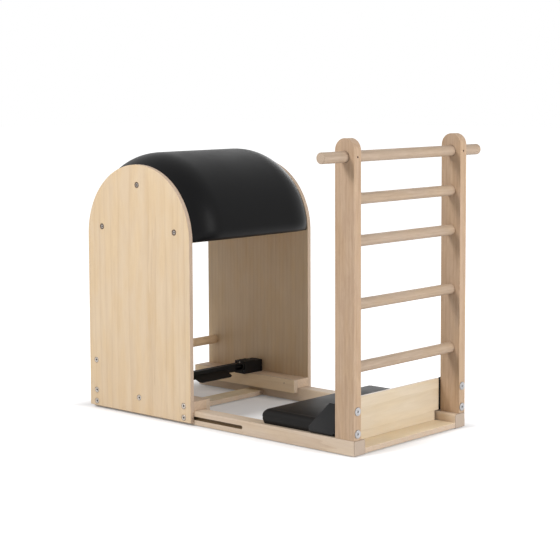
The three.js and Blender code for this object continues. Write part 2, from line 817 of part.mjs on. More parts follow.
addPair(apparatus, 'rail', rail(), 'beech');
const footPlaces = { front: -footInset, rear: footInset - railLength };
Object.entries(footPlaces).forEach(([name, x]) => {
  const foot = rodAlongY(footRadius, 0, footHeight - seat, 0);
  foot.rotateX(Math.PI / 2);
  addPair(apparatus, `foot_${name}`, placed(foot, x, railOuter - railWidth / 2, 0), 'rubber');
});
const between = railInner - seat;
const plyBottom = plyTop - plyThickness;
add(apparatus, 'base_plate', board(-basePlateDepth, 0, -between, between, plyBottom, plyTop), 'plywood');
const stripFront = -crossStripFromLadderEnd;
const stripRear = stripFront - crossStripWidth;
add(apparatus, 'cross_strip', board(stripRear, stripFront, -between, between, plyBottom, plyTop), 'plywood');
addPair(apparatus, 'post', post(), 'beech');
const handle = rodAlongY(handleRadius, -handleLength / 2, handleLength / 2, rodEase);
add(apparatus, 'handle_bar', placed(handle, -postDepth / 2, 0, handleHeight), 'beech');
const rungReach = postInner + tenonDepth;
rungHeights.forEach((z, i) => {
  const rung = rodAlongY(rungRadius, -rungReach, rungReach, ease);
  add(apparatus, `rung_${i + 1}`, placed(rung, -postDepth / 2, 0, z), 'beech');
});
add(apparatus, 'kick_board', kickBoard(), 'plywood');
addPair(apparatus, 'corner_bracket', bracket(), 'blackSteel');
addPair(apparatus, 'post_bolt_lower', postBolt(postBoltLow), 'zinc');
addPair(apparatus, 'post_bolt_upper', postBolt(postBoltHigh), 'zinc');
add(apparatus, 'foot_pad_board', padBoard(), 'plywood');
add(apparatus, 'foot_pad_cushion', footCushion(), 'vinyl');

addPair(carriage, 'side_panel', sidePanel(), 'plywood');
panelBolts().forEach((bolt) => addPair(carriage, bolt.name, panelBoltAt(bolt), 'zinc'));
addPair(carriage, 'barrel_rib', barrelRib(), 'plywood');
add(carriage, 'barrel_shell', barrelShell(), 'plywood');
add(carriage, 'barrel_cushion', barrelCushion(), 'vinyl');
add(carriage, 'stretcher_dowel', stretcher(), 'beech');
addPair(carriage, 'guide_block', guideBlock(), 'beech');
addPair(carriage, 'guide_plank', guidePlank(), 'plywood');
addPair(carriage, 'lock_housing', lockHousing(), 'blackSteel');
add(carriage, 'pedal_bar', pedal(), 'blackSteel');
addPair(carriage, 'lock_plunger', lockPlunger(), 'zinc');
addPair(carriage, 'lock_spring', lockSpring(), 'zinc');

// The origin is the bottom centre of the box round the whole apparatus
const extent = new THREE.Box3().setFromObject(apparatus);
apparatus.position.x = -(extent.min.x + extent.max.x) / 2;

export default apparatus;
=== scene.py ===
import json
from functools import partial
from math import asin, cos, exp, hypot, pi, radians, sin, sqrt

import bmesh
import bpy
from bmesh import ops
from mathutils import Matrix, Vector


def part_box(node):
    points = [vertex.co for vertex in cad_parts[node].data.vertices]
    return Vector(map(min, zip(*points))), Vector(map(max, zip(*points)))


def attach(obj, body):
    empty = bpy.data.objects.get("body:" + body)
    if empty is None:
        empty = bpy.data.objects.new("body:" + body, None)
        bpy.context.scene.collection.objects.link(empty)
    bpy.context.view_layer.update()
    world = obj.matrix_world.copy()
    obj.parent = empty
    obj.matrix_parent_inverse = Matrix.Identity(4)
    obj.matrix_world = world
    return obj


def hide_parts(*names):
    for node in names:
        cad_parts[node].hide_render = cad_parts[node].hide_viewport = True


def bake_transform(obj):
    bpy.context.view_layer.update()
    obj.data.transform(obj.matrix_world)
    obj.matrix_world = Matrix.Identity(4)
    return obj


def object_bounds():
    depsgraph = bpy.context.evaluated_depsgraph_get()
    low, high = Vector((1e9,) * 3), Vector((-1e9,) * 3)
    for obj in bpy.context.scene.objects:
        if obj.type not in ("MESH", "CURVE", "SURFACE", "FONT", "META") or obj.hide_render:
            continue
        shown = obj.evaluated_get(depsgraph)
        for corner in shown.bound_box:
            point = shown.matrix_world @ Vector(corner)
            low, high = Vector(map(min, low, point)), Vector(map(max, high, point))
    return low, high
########
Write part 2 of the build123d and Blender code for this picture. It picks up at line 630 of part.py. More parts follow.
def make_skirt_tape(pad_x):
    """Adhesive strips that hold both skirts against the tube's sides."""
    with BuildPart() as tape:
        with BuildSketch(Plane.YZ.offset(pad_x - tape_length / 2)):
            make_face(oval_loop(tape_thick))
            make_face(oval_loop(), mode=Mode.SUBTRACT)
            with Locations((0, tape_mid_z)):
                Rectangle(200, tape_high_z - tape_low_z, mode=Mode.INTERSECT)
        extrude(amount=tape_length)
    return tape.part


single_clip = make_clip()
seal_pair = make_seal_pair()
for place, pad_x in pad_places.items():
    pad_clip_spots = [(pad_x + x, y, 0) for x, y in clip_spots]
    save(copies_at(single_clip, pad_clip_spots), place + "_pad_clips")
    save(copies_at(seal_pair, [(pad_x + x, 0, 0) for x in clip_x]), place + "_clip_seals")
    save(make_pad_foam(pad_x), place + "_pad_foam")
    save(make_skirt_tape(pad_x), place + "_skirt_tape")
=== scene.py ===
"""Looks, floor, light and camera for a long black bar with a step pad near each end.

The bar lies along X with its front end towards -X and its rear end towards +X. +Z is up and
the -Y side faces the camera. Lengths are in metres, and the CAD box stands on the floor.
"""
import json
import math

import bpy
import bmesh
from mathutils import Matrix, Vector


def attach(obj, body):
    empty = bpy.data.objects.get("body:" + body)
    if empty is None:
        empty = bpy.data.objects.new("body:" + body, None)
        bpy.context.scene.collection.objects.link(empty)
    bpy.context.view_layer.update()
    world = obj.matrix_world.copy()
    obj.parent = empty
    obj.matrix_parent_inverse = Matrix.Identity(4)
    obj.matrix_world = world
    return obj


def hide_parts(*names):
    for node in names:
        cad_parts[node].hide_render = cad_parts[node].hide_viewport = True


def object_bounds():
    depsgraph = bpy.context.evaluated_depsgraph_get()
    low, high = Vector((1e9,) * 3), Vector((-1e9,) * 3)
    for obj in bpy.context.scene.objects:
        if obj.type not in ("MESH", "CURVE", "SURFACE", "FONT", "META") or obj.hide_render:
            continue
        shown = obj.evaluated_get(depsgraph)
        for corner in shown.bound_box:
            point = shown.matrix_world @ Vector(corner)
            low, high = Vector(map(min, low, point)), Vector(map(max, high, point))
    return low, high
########
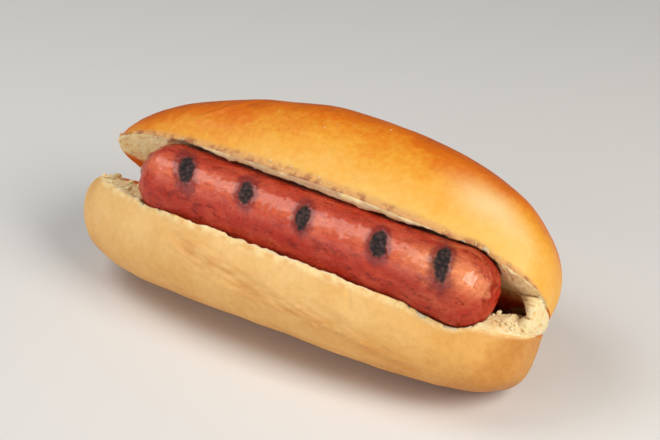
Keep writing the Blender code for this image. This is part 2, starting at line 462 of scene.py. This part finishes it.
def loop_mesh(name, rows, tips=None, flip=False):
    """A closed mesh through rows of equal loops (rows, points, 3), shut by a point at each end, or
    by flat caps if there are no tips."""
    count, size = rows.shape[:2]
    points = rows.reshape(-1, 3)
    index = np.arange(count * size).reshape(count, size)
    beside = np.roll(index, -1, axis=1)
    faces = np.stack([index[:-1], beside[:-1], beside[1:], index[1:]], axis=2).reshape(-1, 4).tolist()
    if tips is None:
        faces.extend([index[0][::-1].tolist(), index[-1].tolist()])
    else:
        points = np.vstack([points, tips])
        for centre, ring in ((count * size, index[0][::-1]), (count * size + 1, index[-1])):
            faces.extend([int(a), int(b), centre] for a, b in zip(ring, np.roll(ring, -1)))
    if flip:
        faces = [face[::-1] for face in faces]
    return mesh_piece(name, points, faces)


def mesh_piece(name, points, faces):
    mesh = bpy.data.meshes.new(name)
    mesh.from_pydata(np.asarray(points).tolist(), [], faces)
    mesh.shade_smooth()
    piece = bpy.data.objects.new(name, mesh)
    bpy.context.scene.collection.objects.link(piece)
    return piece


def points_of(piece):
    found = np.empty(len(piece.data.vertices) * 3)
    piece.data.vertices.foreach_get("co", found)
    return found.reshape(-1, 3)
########
Make an exact transcription of the lines from the line with "addPair(carriage, 'side_panel', sidePanel(), 'plywood');" through the line with "obj.matrix_world = Matrix.Identity(4)", inclusive, omitting all others.

addPair(carriage, 'side_panel', sidePanel(), 'plywood');
panelBolts().forEach((bolt) => addPair(carriage, bolt.name, panelBoltAt(bolt), 'zinc'));
addPair(carriage, 'barrel_rib', barrelRib(), 'plywood');
add(carriage, 'barrel_shell', barrelShell(), 'plywood');
add(carriage, 'barrel_cushion', barrelCushion(), 'vinyl');
add(carriage, 'stretcher_dowel', stretcher(), 'beech');
addPair(carriage, 'guide_block', guideBlock(), 'beech');
addPair(carriage, 'guide_plank', guidePlank(), 'plywood');
addPair(carriage, 'lock_housing', lockHousing(), 'blackSteel');
add(carriage, 'pedal_bar', pedal(), 'blackSteel');
addPair(carriage, 'lock_plunger', lockPlunger(), 'zinc');
addPair(carriage, 'lock_spring', lockSpring(), 'zinc');

// The origin is the bottom centre of the box round the whole apparatus
const extent = new THREE.Box3().setFromObject(apparatus);
apparatus.position.x = -(extent.min.x + extent.max.x) / 2;

export default apparatus;
=== scene.py ===
import json
from functools import partial
from math import asin, cos, exp, hypot, pi, radians, sin, sqrt

import bmesh
import bpy
from bmesh import ops
from mathutils import Matrix, Vector


def part_box(node):
    points = [vertex.co for vertex in cad_parts[node].data.vertices]
    return Vector(map(min, zip(*points))), Vector(map(max, zip(*points)))


def attach(obj, body):
    empty = bpy.data.objects.get("body:" + body)
    if empty is None:
        empty = bpy.data.objects.new("body:" + body, None)
        bpy.context.scene.collection.objects.link(empty)
    bpy.context.view_layer.update()
    world = obj.matrix_world.copy()
    obj.parent = empty
    obj.matrix_parent_inverse = Matrix.Identity(4)
    obj.matrix_world = world
    return obj


def hide_parts(*names):
    for node in names:
        cad_parts[node].hide_render = cad_parts[node].hide_viewport = True


def bake_transform(obj):
    bpy.context.view_layer.update()
    obj.data.transform(obj.matrix_world)
    obj.matrix_world = Matrix.Identity(4)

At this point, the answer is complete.